▸ AIM OF THE TASK
Tally every line featuring "each", then give that tally alone.

— Begin —

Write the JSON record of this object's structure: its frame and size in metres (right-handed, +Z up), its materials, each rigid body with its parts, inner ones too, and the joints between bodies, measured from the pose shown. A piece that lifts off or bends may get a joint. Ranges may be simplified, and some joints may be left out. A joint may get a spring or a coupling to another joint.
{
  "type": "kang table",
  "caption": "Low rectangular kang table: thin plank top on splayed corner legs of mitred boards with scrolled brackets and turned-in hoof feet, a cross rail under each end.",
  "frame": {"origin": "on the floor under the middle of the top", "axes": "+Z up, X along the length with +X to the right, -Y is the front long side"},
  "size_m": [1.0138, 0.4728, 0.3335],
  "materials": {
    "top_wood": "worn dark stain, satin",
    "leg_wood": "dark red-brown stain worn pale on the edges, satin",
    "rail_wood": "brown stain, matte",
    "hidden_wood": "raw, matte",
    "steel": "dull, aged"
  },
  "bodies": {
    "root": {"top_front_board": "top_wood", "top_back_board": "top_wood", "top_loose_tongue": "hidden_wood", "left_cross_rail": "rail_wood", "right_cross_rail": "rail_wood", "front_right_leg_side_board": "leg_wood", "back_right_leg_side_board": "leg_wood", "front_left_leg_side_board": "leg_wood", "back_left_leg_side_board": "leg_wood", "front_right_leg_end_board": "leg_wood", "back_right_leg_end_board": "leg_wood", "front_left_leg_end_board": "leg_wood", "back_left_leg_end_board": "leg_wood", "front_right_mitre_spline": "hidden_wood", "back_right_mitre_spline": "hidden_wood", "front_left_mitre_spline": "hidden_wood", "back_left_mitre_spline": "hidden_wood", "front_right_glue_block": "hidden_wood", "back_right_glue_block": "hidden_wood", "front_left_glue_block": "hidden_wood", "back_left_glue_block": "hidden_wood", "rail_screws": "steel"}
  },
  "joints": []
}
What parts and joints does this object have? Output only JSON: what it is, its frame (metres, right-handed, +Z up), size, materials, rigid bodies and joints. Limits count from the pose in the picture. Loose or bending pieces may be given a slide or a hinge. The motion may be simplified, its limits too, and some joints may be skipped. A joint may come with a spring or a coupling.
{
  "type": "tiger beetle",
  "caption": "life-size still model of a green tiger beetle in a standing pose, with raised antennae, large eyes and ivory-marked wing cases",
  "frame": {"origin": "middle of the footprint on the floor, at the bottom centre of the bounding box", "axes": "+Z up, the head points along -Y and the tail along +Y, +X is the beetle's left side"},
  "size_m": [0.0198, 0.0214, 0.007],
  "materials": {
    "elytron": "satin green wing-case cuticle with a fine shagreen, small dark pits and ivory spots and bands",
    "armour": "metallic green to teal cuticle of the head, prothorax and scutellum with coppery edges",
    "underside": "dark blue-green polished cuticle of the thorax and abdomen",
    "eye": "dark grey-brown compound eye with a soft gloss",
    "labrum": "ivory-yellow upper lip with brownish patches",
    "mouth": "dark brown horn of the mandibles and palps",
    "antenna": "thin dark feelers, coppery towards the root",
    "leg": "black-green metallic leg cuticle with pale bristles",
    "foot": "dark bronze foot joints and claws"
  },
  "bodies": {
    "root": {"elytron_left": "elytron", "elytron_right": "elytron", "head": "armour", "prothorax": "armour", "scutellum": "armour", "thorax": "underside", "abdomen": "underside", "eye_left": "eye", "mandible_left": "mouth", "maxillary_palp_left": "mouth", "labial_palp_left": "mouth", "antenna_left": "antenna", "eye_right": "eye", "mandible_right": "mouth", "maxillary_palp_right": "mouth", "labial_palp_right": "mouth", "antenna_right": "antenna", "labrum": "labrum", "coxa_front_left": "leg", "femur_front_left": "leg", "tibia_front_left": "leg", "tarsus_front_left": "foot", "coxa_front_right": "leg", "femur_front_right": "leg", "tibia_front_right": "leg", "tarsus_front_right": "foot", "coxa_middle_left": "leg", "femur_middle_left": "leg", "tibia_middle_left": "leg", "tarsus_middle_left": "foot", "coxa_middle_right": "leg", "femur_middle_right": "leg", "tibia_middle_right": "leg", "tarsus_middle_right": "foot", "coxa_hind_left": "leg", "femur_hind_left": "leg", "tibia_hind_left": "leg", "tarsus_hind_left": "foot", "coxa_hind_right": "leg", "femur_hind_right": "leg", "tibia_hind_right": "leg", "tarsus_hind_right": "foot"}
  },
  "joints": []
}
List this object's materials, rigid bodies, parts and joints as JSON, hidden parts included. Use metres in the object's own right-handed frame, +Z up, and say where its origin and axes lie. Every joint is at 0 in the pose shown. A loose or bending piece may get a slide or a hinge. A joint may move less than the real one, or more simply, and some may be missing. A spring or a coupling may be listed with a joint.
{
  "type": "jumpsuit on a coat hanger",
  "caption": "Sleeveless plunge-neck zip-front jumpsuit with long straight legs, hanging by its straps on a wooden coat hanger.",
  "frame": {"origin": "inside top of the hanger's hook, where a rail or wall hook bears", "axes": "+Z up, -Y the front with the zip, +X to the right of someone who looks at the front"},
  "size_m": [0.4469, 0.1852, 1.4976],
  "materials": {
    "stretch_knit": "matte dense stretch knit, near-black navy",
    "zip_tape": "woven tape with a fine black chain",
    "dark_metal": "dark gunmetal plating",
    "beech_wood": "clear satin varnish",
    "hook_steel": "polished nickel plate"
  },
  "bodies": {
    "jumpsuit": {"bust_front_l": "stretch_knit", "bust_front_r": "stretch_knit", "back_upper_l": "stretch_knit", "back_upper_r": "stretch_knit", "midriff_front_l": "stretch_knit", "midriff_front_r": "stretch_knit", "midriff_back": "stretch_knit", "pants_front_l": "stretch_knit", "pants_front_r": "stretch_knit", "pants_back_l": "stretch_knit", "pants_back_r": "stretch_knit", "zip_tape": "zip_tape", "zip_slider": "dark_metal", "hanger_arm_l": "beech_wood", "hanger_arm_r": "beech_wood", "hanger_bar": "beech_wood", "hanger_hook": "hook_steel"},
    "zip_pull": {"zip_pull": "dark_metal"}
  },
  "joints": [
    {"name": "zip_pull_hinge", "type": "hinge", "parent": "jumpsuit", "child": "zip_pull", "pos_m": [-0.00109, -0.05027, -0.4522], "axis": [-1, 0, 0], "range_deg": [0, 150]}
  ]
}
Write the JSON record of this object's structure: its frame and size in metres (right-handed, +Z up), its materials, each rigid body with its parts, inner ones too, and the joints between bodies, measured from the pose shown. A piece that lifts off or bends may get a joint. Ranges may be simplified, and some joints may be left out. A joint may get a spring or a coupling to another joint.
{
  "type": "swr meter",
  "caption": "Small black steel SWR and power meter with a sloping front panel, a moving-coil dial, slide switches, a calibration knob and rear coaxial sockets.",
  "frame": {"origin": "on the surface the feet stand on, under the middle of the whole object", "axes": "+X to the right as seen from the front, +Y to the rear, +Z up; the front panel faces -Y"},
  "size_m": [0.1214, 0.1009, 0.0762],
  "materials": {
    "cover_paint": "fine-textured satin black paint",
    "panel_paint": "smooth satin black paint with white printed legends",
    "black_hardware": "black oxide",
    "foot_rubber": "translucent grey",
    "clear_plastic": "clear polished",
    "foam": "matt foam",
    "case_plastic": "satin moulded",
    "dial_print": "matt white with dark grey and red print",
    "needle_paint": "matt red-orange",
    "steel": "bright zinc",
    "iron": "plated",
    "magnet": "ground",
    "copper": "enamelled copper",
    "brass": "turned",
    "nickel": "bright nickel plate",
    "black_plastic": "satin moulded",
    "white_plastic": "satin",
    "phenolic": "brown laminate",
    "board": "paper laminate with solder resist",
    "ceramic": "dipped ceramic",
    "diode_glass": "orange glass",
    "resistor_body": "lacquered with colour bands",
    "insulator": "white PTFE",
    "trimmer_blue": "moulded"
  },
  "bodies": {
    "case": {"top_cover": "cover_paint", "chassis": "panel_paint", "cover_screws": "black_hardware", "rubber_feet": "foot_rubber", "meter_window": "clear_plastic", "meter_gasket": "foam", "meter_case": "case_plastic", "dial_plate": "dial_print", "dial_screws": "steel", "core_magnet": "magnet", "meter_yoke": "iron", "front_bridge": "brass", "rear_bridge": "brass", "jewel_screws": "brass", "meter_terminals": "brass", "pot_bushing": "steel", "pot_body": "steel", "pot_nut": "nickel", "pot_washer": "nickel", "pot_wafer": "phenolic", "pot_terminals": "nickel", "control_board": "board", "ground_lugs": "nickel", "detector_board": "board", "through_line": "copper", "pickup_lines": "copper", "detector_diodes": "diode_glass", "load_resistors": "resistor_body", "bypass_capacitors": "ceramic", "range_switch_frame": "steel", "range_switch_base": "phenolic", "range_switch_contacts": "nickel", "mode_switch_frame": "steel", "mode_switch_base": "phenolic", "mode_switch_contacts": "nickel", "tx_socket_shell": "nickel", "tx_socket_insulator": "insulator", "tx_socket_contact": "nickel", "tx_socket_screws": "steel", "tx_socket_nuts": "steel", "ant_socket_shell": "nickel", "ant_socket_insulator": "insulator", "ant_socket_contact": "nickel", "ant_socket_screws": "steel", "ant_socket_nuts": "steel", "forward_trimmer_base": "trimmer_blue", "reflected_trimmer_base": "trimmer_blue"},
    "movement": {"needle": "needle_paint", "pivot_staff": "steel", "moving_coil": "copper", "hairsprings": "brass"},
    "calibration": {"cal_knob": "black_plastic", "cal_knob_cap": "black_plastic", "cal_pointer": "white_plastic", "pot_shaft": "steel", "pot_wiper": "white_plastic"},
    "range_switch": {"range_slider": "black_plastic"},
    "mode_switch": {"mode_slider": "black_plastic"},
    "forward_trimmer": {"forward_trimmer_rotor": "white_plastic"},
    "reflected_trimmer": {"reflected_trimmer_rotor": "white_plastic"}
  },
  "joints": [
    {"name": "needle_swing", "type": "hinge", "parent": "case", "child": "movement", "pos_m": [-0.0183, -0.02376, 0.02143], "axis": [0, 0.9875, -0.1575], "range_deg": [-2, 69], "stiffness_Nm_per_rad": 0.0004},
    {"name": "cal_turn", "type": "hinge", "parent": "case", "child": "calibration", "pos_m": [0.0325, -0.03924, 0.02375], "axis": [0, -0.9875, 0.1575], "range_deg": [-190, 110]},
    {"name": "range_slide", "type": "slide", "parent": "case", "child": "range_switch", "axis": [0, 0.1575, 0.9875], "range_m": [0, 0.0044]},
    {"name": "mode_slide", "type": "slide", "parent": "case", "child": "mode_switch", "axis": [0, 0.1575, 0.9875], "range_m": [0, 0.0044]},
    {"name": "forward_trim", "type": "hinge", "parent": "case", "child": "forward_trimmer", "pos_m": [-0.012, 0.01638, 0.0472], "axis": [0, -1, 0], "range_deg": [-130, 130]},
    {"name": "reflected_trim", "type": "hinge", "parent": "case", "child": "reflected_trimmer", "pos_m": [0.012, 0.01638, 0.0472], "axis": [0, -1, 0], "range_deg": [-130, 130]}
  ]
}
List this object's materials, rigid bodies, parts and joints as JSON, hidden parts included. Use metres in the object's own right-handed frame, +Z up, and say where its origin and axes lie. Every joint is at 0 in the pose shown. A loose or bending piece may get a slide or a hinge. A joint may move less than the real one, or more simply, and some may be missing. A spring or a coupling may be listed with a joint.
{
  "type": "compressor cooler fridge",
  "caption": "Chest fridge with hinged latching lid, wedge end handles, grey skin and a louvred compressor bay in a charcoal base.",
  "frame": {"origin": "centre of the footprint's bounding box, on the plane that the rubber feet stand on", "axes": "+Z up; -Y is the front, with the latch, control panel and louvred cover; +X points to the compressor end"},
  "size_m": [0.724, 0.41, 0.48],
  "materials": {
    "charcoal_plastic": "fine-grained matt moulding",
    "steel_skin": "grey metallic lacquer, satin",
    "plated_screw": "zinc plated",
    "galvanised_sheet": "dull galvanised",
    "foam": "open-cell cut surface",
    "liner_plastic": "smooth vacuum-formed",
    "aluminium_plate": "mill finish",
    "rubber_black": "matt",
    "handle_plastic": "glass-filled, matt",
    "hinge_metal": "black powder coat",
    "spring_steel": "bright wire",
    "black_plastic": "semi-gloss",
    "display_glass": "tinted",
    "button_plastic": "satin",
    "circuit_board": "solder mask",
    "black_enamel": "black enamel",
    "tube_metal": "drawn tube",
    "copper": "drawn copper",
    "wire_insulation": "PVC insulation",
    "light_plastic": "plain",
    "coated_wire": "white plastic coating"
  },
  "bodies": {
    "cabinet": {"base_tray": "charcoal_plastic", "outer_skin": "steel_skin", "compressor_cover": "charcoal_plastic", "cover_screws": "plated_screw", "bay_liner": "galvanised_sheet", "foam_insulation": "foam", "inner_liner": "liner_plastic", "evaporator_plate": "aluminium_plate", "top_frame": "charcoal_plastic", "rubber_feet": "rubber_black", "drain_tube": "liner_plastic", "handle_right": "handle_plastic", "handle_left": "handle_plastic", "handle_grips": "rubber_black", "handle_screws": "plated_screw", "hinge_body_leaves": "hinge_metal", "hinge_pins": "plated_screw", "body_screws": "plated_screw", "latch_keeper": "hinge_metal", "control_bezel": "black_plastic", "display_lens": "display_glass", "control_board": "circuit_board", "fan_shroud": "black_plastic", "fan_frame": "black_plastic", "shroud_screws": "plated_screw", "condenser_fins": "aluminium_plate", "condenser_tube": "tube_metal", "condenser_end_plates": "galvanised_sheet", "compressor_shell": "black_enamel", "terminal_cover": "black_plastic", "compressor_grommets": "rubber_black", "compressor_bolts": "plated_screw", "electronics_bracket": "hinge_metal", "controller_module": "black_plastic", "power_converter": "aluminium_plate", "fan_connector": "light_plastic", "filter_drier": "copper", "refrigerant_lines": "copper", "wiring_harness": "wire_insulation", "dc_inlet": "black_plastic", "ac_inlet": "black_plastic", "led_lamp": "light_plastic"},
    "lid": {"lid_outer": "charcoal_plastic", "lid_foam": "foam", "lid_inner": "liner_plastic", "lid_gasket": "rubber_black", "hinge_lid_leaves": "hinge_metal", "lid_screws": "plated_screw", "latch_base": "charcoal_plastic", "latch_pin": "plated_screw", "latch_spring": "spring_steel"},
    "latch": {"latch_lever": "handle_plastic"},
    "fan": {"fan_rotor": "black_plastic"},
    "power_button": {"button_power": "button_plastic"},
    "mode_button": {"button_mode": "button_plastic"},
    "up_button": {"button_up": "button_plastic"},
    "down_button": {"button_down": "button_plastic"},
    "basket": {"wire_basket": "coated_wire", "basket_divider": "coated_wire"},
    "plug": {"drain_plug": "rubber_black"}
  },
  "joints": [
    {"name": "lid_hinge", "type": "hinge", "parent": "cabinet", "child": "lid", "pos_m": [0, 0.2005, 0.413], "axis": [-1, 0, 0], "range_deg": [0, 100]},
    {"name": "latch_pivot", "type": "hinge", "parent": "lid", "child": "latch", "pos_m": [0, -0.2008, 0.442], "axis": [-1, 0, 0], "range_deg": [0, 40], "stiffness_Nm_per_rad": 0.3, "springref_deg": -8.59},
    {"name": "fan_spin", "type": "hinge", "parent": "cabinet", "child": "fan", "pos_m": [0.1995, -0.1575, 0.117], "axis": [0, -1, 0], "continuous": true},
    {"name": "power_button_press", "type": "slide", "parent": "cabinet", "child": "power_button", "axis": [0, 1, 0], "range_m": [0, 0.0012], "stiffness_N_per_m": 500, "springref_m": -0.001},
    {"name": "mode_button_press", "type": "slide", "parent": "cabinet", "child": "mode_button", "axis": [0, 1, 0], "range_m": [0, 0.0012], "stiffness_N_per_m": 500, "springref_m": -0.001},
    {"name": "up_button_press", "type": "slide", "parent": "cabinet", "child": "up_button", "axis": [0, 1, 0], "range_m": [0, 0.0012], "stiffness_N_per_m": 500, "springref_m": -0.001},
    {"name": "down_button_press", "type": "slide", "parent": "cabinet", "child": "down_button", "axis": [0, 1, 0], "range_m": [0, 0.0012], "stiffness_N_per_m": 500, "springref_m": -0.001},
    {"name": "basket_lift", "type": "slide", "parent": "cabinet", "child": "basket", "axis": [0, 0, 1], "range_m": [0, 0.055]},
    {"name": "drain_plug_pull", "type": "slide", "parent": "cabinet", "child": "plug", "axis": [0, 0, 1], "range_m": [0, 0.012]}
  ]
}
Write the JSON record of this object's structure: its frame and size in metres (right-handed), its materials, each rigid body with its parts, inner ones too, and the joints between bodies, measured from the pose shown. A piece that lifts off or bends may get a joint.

— End —

▸ ANSWER TO THE PROBLEM
4